The company's financial trend remains "Flat" as of December 2025, though this classification understates the severity of the situation. With ROCE at negative 1,802.22% in the half-year period, the company is destroying capital at an unprecedented rate. Any further deterioration in cash flows or inability to meet current liabilities could trigger insolvency proceedings.

The Verdict: Avoid at All Costs

STRONG SELL

Score: 12/100

For Fresh Investors: Completely avoid this investment. Pratiksha Chemicals exhibits all the hallmarks of a company in terminal decline—negative net worth, collapsing promoter confidence, sustained operating losses, and no viable path to recovery. The recent price gains are purely speculative and disconnected from fundamentals. This is not an investment; it is speculation on a distressed micro-cap with existential risks.

For Existing Holders: Exit immediately at current prices. The 40.18 percentage point promoter stake reduction signals those with the most intimate knowledge of the business have abandoned ship. With negative shareholder funds of ₹4.03 crores and ROE of negative 797%, the company faces potential liquidation. Any residual value is likely to evaporate. The current price of ₹23.47 may represent one of the last opportunities to salvage some capital before a complete collapse.

Fair Value Estimate: Not applicable—company has negative book value and no sustainable earnings. Intrinsic value is likely zero or near-zero given going concern risks. Current market cap of ₹13 crores appears entirely speculative.

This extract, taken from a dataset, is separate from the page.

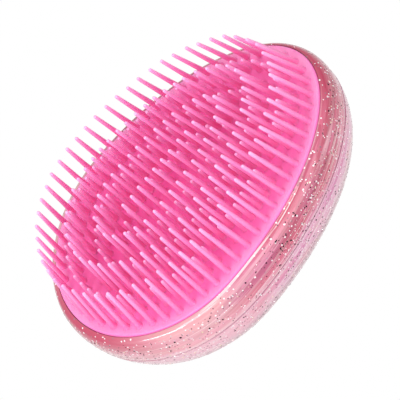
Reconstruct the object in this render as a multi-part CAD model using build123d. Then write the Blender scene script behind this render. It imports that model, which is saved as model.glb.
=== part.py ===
"""Palm brush for detangling hair and massaging the scalp.

An egg-shaped translucent casing in two halves holds a soft bristle pad.  The pad
drops into a recess in the casing and its pegs enter sockets in an inner carrier.
Frame: +X runs along the length to the narrow end, +Y across, +Z up out of the
bristles.  The brush stands on the flat of its back at Z = 0, and the origin is the
middle of its bounding box at that height.  Millimetres throughout.
"""

from build123d import *
from math import cos, hypot, pi, sin, sqrt
import os

# --- driving dimensions of the outline -------------------------------------------
PAD_LENGTH = 101.0
PAD_WIDTH = 70.7
FAT_SHARE = 0.385            # part of the pad's length between the fat end and the widest section
BULGE_FAT = 3.4              # how far the casing stands out beyond the pad at the fat end
BULGE_NARROW = 2.6           # the same at the narrow end
BULGE_SIDE = 3.2             # the same at the two sides

# --- heights -----------------------------------------------------------------------
RIM_Z = 34.0                 # lip of the casing
WIDEST_Z = 27.8              # height at which the casing is widest
SEAM_Z = 23.2                # joint between the two halves of the casing
DOME_DEPTH = 29.0            # the back is an elliptical dome cut flat at Z = 0
DOME_REACH = 26.0            # how far inwards the dome's curve runs
SHOULDER_REACH = 2.9         # how far inwards the rounded shoulder runs at the lip

# --- casing ------------------------------------------------------------------------
WALL = 2.4
LEDGE_Z = 32.4               # the pad's border sits on this ledge
LEDGE_THICKNESS = 1.6
LEDGE_REACH = 5.2            # how far the ledge runs in under the pad
TONGUE_WALL = 1.0
TONGUE_HEIGHT = 1.4
TONGUE_INSET = 1.7
TONGUE_ROOT = 1.5            # how far the tongue is bedded in the cover's wall
TONGUE_CLEARANCE = 0.1
CUT_OVERLAP = 1.0            # cutting and joining solids run this far past the faces they meet
SHOULDER_SECTIONS = 6        # sections lofted between the widest outline and the lip
DOME_SECTIONS = 7            # sections lofted between the flat and the joint
DOME_CROWDING = 1.5          # above 1, the dome's sections crowd towards the flat

# --- pad ---------------------------------------------------------------------------
PAD_TOP_Z = 34.6
PAD_CLEARANCE = 0.2
PAD_EDGE_ROUND = 0.7
PLUG_DEPTH = 2.8             # the pad's thick middle, which drops through the ledge
PLUG_CLEARANCE = 0.4
DISH_DEPTH = 2.0
DISH_BORDER = 1.6            # flat border left around the dished field
PEG_RADIUS = 2.0
PEG_LENGTH = 6.0
PEG_SPOTS = ((-32, 0), (-16, 19), (-16, -19), (12, 18), (12, -18), (38, 0), (2, 0))

# --- carrier under the pad -----------------------------------------------------------
CARRIER_INSET = 0.7          # the carrier's skirt stands this far inside the pad's outline
CARRIER_WALL = 1.6
CARRIER_TOP_Z = LEDGE_Z - LEDGE_THICKNESS
CARRIER_FOOT_Z = 23.8
CARRIER_PLATE_TOP_Z = 29.2
CARRIER_PLATE = 2.2
CARRIER_PLATE_STEP = 0.5     # the plate's edge ends inside the skirt, this far from its outer face
SOCKET_RADIUS = 3.9
SOCKET_CLEARANCE = 0.15
SOCKET_FOOT_Z = 21.5

# --- pearl liner inside the back -------------------------------------------------------
LINER_GAP = 0.2
LINER_WALL = 0.7
LINER_DROP = 1.7             # the liner's edge ends this far below the casing's joint

# --- bristles --------------------------------------------------------------------------
ROW_COUNT = 6                # rings of bristles around the centre line
FIRST_ROW_INSET = 2.85       # outer row, inside the pad's outline
ROW_PITCH = 5.15
OUTER_PITCH = 4.53           # between neighbours in the outer row
INNER_PITCH = 3.9            # between neighbours in every other row and on the centre line
LONG_BRISTLE = 18.4
SHORT_BRISTLE = 9.2
FOOT_RADIUS = 0.9
TIP_RADIUS = 0.55
FOOT_EMBEDDED = 0.8
ROW_LINE_STEPS = 1440        # steps walked along a row's outline to space its bristles
GATHER_HEIGHT = 250.0        # every bristle leans towards one point this far above the pad

# --- outline worked out from the driving dimensions --------------------------------------
PAD_FAT = PAD_LENGTH * FAT_SHARE
PAD_NARROW = PAD_LENGTH - PAD_FAT
PAD_SIDE = PAD_WIDTH / 2
CASING_LENGTH = PAD_LENGTH + BULGE_FAT + BULGE_NARROW
WIDEST_X = PAD_FAT + BULGE_FAT - CASING_LENGTH / 2


def egg(fat, narrow, side, z):
    """A flat egg: two half ellipses that share the widest section."""
    centre = (WIDEST_X, 0, z)
    narrow_half = EllipticalCenterArc(centre, narrow, side, start_angle=-90, arc_size=180)
    fat_half = EllipticalCenterArc(centre, fat, side, start_angle=90, arc_size=180)
    return make_face([narrow_half, fat_half])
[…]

Note— ROCE = (EBIT - Other income)/(Capital Employed - Cash - Current Investments)

⚠️ Investment Disclaimer

This article is for educational and informational purposes only and should not be construed as financial advice. Investors should conduct their own due diligence, consider their risk tolerance and investment objectives, and consult with a qualified financial advisor before making any investment decisions. Pratiksha Chemicals exhibits extreme financial distress with significant risk of total capital loss. This analysis does not constitute a recommendation to buy, sell, or hold securities.